Boot Info Script courtesy of forum member meierfra
Page with instructions and download:
http://bootinfoscript.sourceforge.net/
Paste results.txt, then highlight entire file and click on # in edit panel(code tags) to make it easier to read.
Or You can generate the tags first by pressing the # icon in the post's menu and then paste the contents between the generated [ code][ /code] tags.

colintivy
August 10th, 2010, 11:16 AM
@oldfred.

Just got back to problem. Interested in BIOS with USB booting facility. Sadly BIOS is pre 2000 and presumably does not have it (although machines have USB but not USB2). How does one go about updating the BIOS since it is in CMOS??

:confused:

oldfred
August 10th, 2010, 10:01 PM
If the system is that old you probably cannot get a BIOS update that will include USB booting.
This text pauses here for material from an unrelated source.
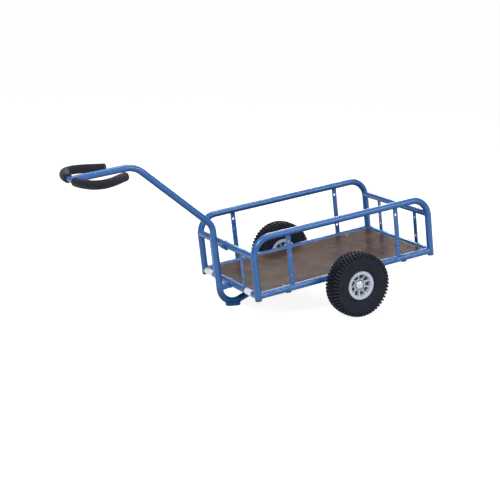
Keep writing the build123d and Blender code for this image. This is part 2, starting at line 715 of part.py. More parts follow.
# push-on dome cap that holds the wheel on the axle
with BuildPart() as left_axle_cap:
    with BuildSketch(section):
        with BuildLine():
            Polyline((15.2, axle_r + 0.05), (15.2, 17.2), (17.4, 17.2), (19.6, 16.2), (21.9, 13.8), (23.8, 10.2),
                     (24.9, 5.6), (25.3, 0), (24.1, 0), (23.7, 5.2), (22.7, 9.4), (21.0, 12.8), (19.0, 15.0),
                     (16.6, 15.4), (16.6, axle_r + 0.05), (15.2, axle_r + 0.05))
        make_face()
    revolve(axis=wheel_axis)


def flip(part):
    """The same piece on the cart's right side."""
    with BuildPart() as other:
        mirror(part, about=Plane.XZ)
    return other.part


pieces = {
    "left_side_hoop": left_side_hoop.part,
    "right_side_hoop": flip(left_side_hoop.part),
    "left_bottom_rail": left_bottom_rail.part,
    "right_bottom_rail": flip(left_bottom_rail.part),
    "front_bottom_beam": front_bottom_beam.part,
    "rear_bottom_beam": rear_bottom_beam.part,
    "front_top_rail": front_top_rail.part,
    "rear_top_rail": rear_top_rail.part,
    "left_front_post": left_front_post.part,
    "left_rear_post": left_rear_post.part,
    "right_front_post": flip(left_front_post.part),
    "right_rear_post": flip(left_rear_post.part),
    "front_left_post": front_left_post.part,
    "front_right_post": flip(front_left_post.part),
    "rear_left_post": rear_left_post.part,
    "rear_right_post": flip(rear_left_post.part),
    "deck_panel": deck_panel.part,
    "front_deck_strip": front_deck_strip.part,
    "rear_deck_strip": rear_deck_strip.part,
    "deck_screws": deck_screws.part,
    "left_axle_plate": left_axle_plate.part,
    "right_axle_plate": flip(left_axle_plate.part),
    "axle": axle.part,
    "axle_spacers": axle_spacers.part,
    "drawbar_tube": drawbar_tube.part,
    "drawbar_anchor": drawbar_anchor.part,
    "drawbar_end_plug": drawbar_end_plug.part,
    "anchor_bolt": anchor_bolt.part,
    "anchor_nut": anchor_nut.part,
    "upper_drawbar_bracket": upper_drawbar_bracket.part,
    "lower_drawbar_bracket": lower_drawbar_bracket.part,
    "bracket_bolts": bracket_bolts.part,
    "bracket_nuts": bracket_nuts.part,
    "parking_foot": parking_foot.part,
    "handle_bow": handle_bow.part,
    "left_grip": left_grip.part,
    "right_grip": right_grip.part,
    "leg_end_caps": leg_end_caps.part,
    "label_plates": label_plates.part,
}
wheel_set = {
    "tyre": left_tyre.part,
    "inner_tube": left_inner_tube.part,
    "rim_outer": left_rim_outer.part,
    "rim_inner": left_rim_inner.part,
    "rim_screws": left_rim_screws.part,
    "roller_cage": left_roller_cage.part,
    "rollers": left_rollers.part,
    "hub_washers": left_hub_washers.part,
    "axle_cap": left_axle_cap.part,
}
for name, part in wheel_set.items():
    pieces["left_" + name] = part
    pieces["right_" + name] = flip(part)

lo = [min(tuple(p.bounding_box().min)[i] for p in pieces.values()) for i in range(3)]
hi = [max(tuple(p.bounding_box().max)[i] for p in pieces.values()) for i in range(3)]
print("nodes", len(pieces), "box", [round(v, 2) for v in lo], [round(v, 2) for v in hi],
      "x centre", round((lo[0] + hi[0]) / 2, 3))
for name, part in pieces.items():
    part.label = name
    export_step(part, "parts/" + name + ".step")
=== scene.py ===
import json
import math

import bpy
import bmesh
import numpy as np
from mathutils import Matrix, Vector

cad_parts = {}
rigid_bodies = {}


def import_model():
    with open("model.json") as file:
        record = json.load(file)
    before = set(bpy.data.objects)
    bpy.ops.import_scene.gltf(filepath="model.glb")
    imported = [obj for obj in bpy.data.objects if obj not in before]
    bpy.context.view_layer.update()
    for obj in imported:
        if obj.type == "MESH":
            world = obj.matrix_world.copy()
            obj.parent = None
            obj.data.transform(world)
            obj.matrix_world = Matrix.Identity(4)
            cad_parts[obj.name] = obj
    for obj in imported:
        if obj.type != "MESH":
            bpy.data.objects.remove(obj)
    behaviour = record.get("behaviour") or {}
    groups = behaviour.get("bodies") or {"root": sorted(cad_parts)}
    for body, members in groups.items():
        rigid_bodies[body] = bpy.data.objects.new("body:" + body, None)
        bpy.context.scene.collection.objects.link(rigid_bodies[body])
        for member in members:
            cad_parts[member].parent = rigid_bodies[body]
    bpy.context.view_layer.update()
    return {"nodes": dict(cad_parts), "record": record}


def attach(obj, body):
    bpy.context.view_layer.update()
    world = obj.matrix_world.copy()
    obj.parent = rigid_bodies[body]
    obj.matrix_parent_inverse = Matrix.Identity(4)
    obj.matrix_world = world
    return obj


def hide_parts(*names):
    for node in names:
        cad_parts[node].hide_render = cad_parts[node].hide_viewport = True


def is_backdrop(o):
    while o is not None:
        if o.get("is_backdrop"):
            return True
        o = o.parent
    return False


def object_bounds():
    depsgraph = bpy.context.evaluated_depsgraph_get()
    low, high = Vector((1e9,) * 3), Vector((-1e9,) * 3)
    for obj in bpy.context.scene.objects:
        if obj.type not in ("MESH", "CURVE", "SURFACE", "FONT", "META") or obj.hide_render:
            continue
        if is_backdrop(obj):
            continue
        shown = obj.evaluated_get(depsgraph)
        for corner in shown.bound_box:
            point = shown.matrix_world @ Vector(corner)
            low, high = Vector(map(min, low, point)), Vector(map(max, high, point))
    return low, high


for old in list(bpy.data.objects):
    bpy.data.objects.remove(old)

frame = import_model()
NODES = frame["nodes"]
scene = bpy.context.scene

# ---------------------------------------------------------------------------
# The cart is parked, leaning nose-down. Deck coordinates (mm): x to the rear,
# y to the right, z square to the deck with z = 0 on the bottom rails' axes.
# ---------------------------------------------------------------------------
LEAN = math.radians(8.95)
CL, SL = math.cos(LEAN), math.sin(LEAN)
X_SHIFT = 337.105
AXLE_X, AXLE_Z, WHEEL_R = -3.5, -28.2, 130.0
Z_SHIFT = WHEEL_R - (AXLE_X * SL + AXLE_Z * CL)
TRACK = 318.9
TUBE_R = 13.45
LEG_X, LEG_Y = 402.7, 239.65
SIDE_TOP, END_TOP = 225.0, 158.0


def P(x, y, z):
    """Deck millimetres to the row frame, in metres."""
    return Vector(((x * CL - z * SL + X_SHIFT) / 1000, y / 1000, (x * SL + z * CL + Z_SHIFT) / 1000))


def V(x, y, z):
    """Deck direction to the row frame."""
    return Vector((x * CL - z * SL, y, x * SL + z * CL))


# -------------------------------------------------------------- materials ---
def srgb(r, g, b):
    out = []
    for c in (r, g, b):
        c = c / 255
        out.append(c / 12.92 if c <= 0.04045 else ((c + 0.055) / 1.055) ** 2.4)
    return (*out, 1.0)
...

You have to go to the vendor and see if they have any updates for your model PC. BIOS are unique to each system.

There are some work arounds that can use either a CD or Floppy to boot and then load a system from USB but if it is the older version of USB it will be very slow. Even USB2 is somewhat slow compared to SATA or PATA internal drives.

colintivy
August 11th, 2010, 12:02 PM
Thanks, I have posted in Dell support to see. Dell website does not list the Optiplex110 so seemingly I cannot ask them but will persevere.